» Exercise
Stop after the line containing "pin through a": print each line exactly from the first line of the listing up to that point.

» Data segment
▼
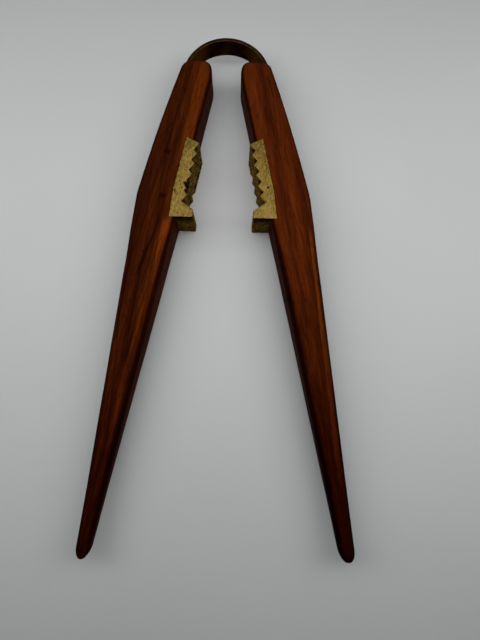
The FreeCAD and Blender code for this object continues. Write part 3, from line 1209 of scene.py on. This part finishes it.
    def build(self, finish: Finish) -> bpy.types.Object:
        """Makes the casting and dresses it.

        Args:
            finish: the brass's finish.

        Returns:
            The jaw.
        """
        outline = self.outline()
        before, after = np.roll(outline, 1, axis=0), np.roll(outline, -1, axis=0)
        tangent = after - before
        tangent /= np.linalg.norm(tangent, axis=1)[:, None]
        area = np.sum(outline[:, 0] * after[:, 1] - after[:, 0] * outline[:, 1])
        outward = np.stack([tangent[:, 1], -tangent[:, 0], np.zeros(len(outline))], -1)
        outward *= math.copysign(1.0, area)
        high = self.datum.thickness
        bevel = self.face_bevel
        wall = np.linspace(bevel, high - bevel, int(high / self.wall_step))
        levels = [(0.0, bevel), (0.3 * bevel, 0.3 * bevel)]
        levels += [(z, 0.0) for z in wall]
        levels += [(high - 0.3 * bevel, 0.3 * bevel), (high, bevel)]
        rings = []
        for z, drawn_in in levels:
            for (x, y), normal in zip(outline, outward):
                point = self.skin(np.array([x, y, z]), normal)
                rings.append(point - normal * drawn_in)
        vertices = mirrored(np.array(rings), self.side)
        brass = mesh_piece(self.side.node("jaw_casting"), vertices,
                           tube_faces(len(levels), len(outline)), math.radians(50))
        brass.data.materials.append(finish.material(self.side.node("brass_cast_filed")))
        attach(brass, self.side.body)
        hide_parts(self.side.node("jaw"))
        return brass


@dataclass
class SpringPin:
    """The pin through a tail of the band, its head filed to the slope of the wood."""

    side: Side
    datum: Datum
    proud: float = 0.06 * MM
    around: int = 28

    def build(self, handle: Handle, finish: Finish) -> bpy.types.Object:
        """Makes the pin and dresses it.

        Args:
            handle: the lever that it is driven into.
            finish: the pin's finish.

        Returns:
            The pin.
        """
        low, high = self.datum.pin_low, self.datum.pin_high
        radius = (high.z - low.z) / 2
        middle_y, middle_z = (low.y + high.y) / 2, (low.z + high.z) / 2
        buried = ((0.0, 0.82), (0.15 * MM, 1.0), (3 * MM, 1.0))     # past the inner end, width
        head = ((-0.05 * MM, 1.0), (0.4 * self.proud, 0.86), (self.proud, 0.45))    # off the wood
        points = []
        for level, (out, share) in enumerate(buried + head):
            for step in range(self.around):
                angle = 2 * math.pi * step / self.around
                y = middle_y + share * radius * math.cos(angle)
                z = middle_z + share * radius * math.sin(angle)
                wood_x = float(handle.outer_x(np.array(y))) + out - handle.unevenness / 2
                points.append((low.x + out if level < len(buried) else wood_x, y, z))
        vertices = mirrored(np.array(points), self.side)
        pin = mesh_piece(self.side.node("spring_pin_peened"), vertices,
                         tube_faces(len(buried + head), self.around))
        pin.data.materials.append(finish.material(self.side.node("brass_pin_peened")))
        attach(pin, self.side.body)
        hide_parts(self.side.node("spring_pin"))
        return pin


@dataclass
class JawDowels:
    """The hidden dowels behind the jaws, kept from the CAD and given their finish."""

    nodes: dict[str, bpy.types.Object]

    def dress(self, finish: Finish) -> list[bpy.types.Object]:
        """Gives every dowel its finish.

        Args:
            finish: the dowels' finish.

        Returns:
            The dowels.
        """
        material = finish.material("steel_dowel_ground")
        dowels = [self.nodes[side.node(f"jaw_{place}_pin")] for side in Side
                  for place in ("upper", "lower")]
        for dowel in dowels:
            dowel.data.materials.clear()
            dowel.data.materials.append(material)
        return dowels


# --------------------------------------------------------------------------------------- stage
@dataclass(frozen=True)
class Panel:
    """One soft light panel: where its middle is, its width and height, and its power."""

    name: str
    place: tuple[float, float, float]
    size: tuple[float, float]
    watts: float


@dataclass
class Studio:
    """Table top, soft light from above and the camera."""

    table_half: float = 1.6
    camera_place: tuple[float, float, float] = (5.03 * MM, -35.58 * MM, 191.87 * MM)
    camera_aim: tuple[float, float, float] = (7.18 * MM, -13.23 * MM, 9.0 * MM)
    camera_roll: float = math.radians(1.06)
    lens: float = 27.0
    horizon_strength: float = 0.50
    zenith_strength: float = 0.05
    horizon_height: float = 0.35    # sine of the height at which the glow has faded
    horizon_colour: str = "D2D5D8"
    overhead: Panel = Panel("overhead", (0.0, 0.045, 0.21), (0.70, 0.16), 0.85)
    window: Panel = Panel("window", (0.62, 0.10, 0.30), (0.4, 0.4), 0.10)

    def camera(self) -> bpy.types.Object:
        """Sets the camera close above the tongs, a little towards the tips."""
        data = bpy.data.cameras.new("camera")
        data.lens = self.lens
        data.sensor_width = 36.0
        data.clip_start = 5 * MM
        camera = bpy.data.objects.new("camera", data)
        bpy.context.scene.collection.objects.link(camera)
        sight = Vector(self.camera_aim) - Vector(self.camera_place)
        right = sight.cross(Vector((0, 1, 0))).normalized()
        up = right.cross(sight).normalized()
        basis = Matrix((right, up, -sight.normalized())).transposed()
        turn = Matrix.Rotation(self.camera_roll, 3, "Z")
        camera.matrix_world = Matrix.Translation(self.camera_place) @ (basis @ turn).to_4x4()
        bpy.context.scene.camera = camera
        return camera

    def table(self) -> bpy.types.Object:
        """Lays the table top under the tongs."""
        half = self.table_half
        corners = np.array([(-half, -half, 0), (half, -half, 0), (half, half, 0), (-half, half, 0)])
        top = mesh_piece("table_top", corners, [(0, 1, 2, 3)])
        top.data.materials.append(MattLaminate().material("table_laminate_matt"))
        return top

    def hang(self, panel: Panel) -> bpy.types.Object:
        """Hangs one light panel so that it faces the tongs.

        Args:
            panel: which one.

        Returns:
            The light.
        """
        data = bpy.data.lights.new(panel.name, "AREA")
        data.shape = "RECTANGLE"
        data.size, data.size_y = panel.size
        data.energy = panel.watts
        light = bpy.data.objects.new(panel.name, data)
        bpy.context.scene.collection.objects.link(light)
        light.location = panel.place
        light.visible_camera = False
        light.rotation_euler = (-Vector(panel.place)).to_track_quat("-Z", "Y").to_euler()
        return light

    def air(self) -> None:
        """Surrounds the table with a pale horizon that darkens overhead."""
        world = bpy.data.worlds.new("air")
        world.use_nodes = True
        tree = world.node_tree
        tree.nodes.clear()
        direction = add(tree, "ShaderNodeTexCoord")
        parts = add(tree, "ShaderNodeSeparateXYZ", {0: direction.outputs["Generated"]})
        strength = add(tree, "ShaderNodeMapRange",
                       {"interpolation_type": "SMOOTHSTEP", 0: parts.outputs[2], 1: 0.0,
                        2: self.horizon_height, 3: self.horizon_strength,
                        4: self.zenith_strength}).outputs[0]
        glow = add(tree, "ShaderNodeBackground",
                   {"Color": linear(self.horizon_colour), "Strength": strength})
        add(tree, "ShaderNodeOutputWorld", {"Surface": glow.outputs[0]})
        bpy.context.scene.world = world

    def build(self) -> None:
        """Sets the stage."""
        self.table()
        self.hang(self.overhead)
        self.hang(self.window)
        self.air()
        bpy.context.scene.view_settings.view_transform = "Standard"


# ---------------------------------------------------------------------------------------- main
def rosewood(side: Side) -> OiledRosewood:
    """The finish of each lever; they were cut from different boards.

    Args:
        side: which lever.

    Returns:
        Its finish.
    """
    lean = math.radians(11.0)
    if side is Side.LEFT:
        knots = (Knot(-21.7 * MM, 49.9 * MM, 1.3 * MM), Knot(-23.0 * MM, 32.3 * MM, 1.5 * MM),
                 Knot(-15.8 * MM, 74.5 * MM, 0.4 * MM), Knot(-21.6 * MM, 57.1 * MM, 0.4 * MM),
                 Knot(-29.3 * MM, 10.7 * MM, 0.5 * MM))
        flame = Streak((-20.6 * MM, 23.4 * MM), (-26.4 * MM, -6.0 * MM), (4.6 * MM, 0.8 * MM),
                       "803A12", 0.7)
        line = Streak((-23.6 * MM, 24.6 * MM), (-31.8 * MM, -0.3 * MM), (0.5 * MM, 1.6 * MM),
                      "1C0702", 0.8)
        return OiledRosewood(lean=lean, axis_x=-28.4 * MM, light="5A2609", middle="421A07",
                             dark="341206", vein="1A0803", heart="6A2F0B", heart_share=0.85,
                             vein_share=0.45, tip_darkening="BC8E6A", knots=knots,
                             dark_y=-108 * MM, streaks=(line, flame), shift=3.0)
    gouge = Streak((23.8 * MM, -4.7 * MM), (27.0 * MM, -8.2 * MM), (0.6 * MM, 0.3 * MM), "1C0702")
    dark_line = Streak((15.8 * MM, 82.0 * MM), (19.2 * MM, 71.0 * MM), (0.7 * MM, 0.5 * MM),
                       "220A02", 0.7)
    # Painted highlight: a paler strip along the right lever's outer rounded edge, where the light
    # catches it.
    pale_edge = Streak((32.6 * MM, 20.0 * MM), (45.6 * MM, -80.0 * MM), (1.4 * MM, 2.2 * MM),
                    "924718", 0.5)
    return OiledRosewood(lean=-lean, axis_x=28.4 * MM, light="662B0B", middle="54220A",
                         dark="421907", vein="240C04", heart="682D0D", heart_share=0.45,
                         vein_share=0.3, tip_darkening="9E8068", streaks=(gouge, dark_line, pale_edge),
                         shift=11.0)


def jaw_faults(side: Side) -> tuple[tuple[Break, ...], tuple[Streak, ...]]:
    """What is broken and what is pitted in each casting.

    Args:
        side: which jaw.

    Returns:
        The breaks in its teeth, and the holes and cracks in its filed face.
    """
    if side is Side.LEFT:
        breaks = (Break(tooth=4.0, depth_z=5.0 * MM, radius=1.55 * MM, bite=1.2 * MM),
                  Break(tooth=3.0, depth_z=2.0 * MM, radius=0.8 * MM, bite=0.2 * MM))
        cavity = Streak((-14.9 * MM, 37.9 * MM), (-13.9 * MM, 35.4 * MM), (1.1 * MM, 0.8 * MM),
                        "0C0703", 0.95)
        return breaks, (cavity,)
    pit = (16.5 * MM, 36.1 * MM)
    hole = Streak(pit, (17.0 * MM, 36.6 * MM), (0.9 * MM, 0.7 * MM), "140C03")
    crack = Streak(pit, (17.9 * MM, 37.6 * MM), (0.35 * MM, 0.2 * MM), "1C1206")
    pore = Streak((15.3 * MM, 46.5 * MM), (15.8 * MM, 46.9 * MM), (0.5 * MM, 0.4 * MM), "1C1206")
    return (), (hole, crack, pore)


def main() -> None:
    """Builds the stage and every piece in order."""
    logging.basicConfig(level=logging.INFO, format="%(name)s: %(message)s")
    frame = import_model()
    studio = Studio()
    studio.camera()
    studio.build()
    datum = Datum.from_frame()

    band = SpringBand(datum)
    for half in band.build(RolledSpringBrass()):
        log.info("%s: half of the spring band", half.name)
    for side in Side:
        breaks, flaws = jaw_faults(side)
        jaw = Jaw(side, datum, breaks)
        handle = Handle(side, datum, tip_slimmed=0.7 * MM if side is Side.LEFT else 0.0)
        pieces = [jaw.build(CastBrass(flaws=flaws, painted_shade=jaw.painted_shade())),
                  handle.build(jaw, band, rosewood(side)),
                  SpringPin(side, datum).build(handle, PeenedBrassPin())]
        for piece in pieces:
            log.info("%s: %d faces", piece.name, len(piece.data.polygons))
    for dowel in JawDowels(frame["nodes"]).dress(GroundSteelDowel()):
        log.info("%s: kept from the CAD", dowel.name)


if __name__ == "__main__":
    main()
▲
» Solution for this exercise
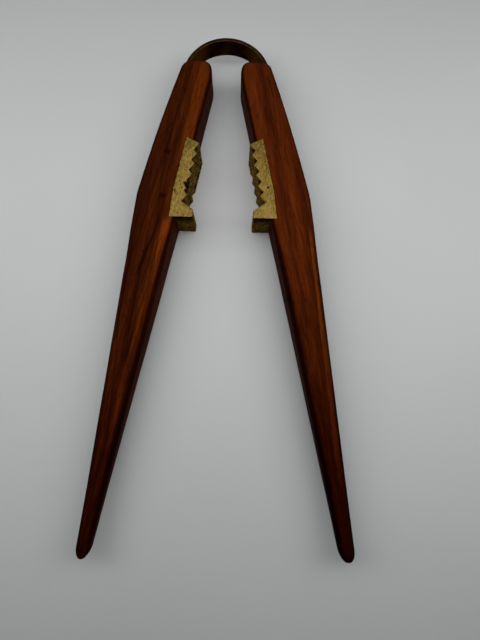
The FreeCAD and Blender code for this object continues. Write part 3, from line 1209 of scene.py on. This part finishes it.
    def build(self, finish: Finish) -> bpy.types.Object:
        """Makes the casting and dresses it.

        Args:
            finish: the brass's finish.

        Returns:
            The jaw.
        """
        outline = self.outline()
        before, after = np.roll(outline, 1, axis=0), np.roll(outline, -1, axis=0)
        tangent = after - before
        tangent /= np.linalg.norm(tangent, axis=1)[:, None]
        area = np.sum(outline[:, 0] * after[:, 1] - after[:, 0] * outline[:, 1])
        outward = np.stack([tangent[:, 1], -tangent[:, 0], np.zeros(len(outline))], -1)
        outward *= math.copysign(1.0, area)
        high = self.datum.thickness
        bevel = self.face_bevel
        wall = np.linspace(bevel, high - bevel, int(high / self.wall_step))
        levels = [(0.0, bevel), (0.3 * bevel, 0.3 * bevel)]
        levels += [(z, 0.0) for z in wall]
        levels += [(high - 0.3 * bevel, 0.3 * bevel), (high, bevel)]
        rings = []
        for z, drawn_in in levels:
            for (x, y), normal in zip(outline, outward):
                point = self.skin(np.array([x, y, z]), normal)
                rings.append(point - normal * drawn_in)
        vertices = mirrored(np.array(rings), self.side)
        brass = mesh_piece(self.side.node("jaw_casting"), vertices,
                           tube_faces(len(levels), len(outline)), math.radians(50))
        brass.data.materials.append(finish.material(self.side.node("brass_cast_filed")))
        attach(brass, self.side.body)
        hide_parts(self.side.node("jaw"))
        return brass


@dataclass
class SpringPin:
    """The pin through a tail of the band, its head filed to the slope of the wood."""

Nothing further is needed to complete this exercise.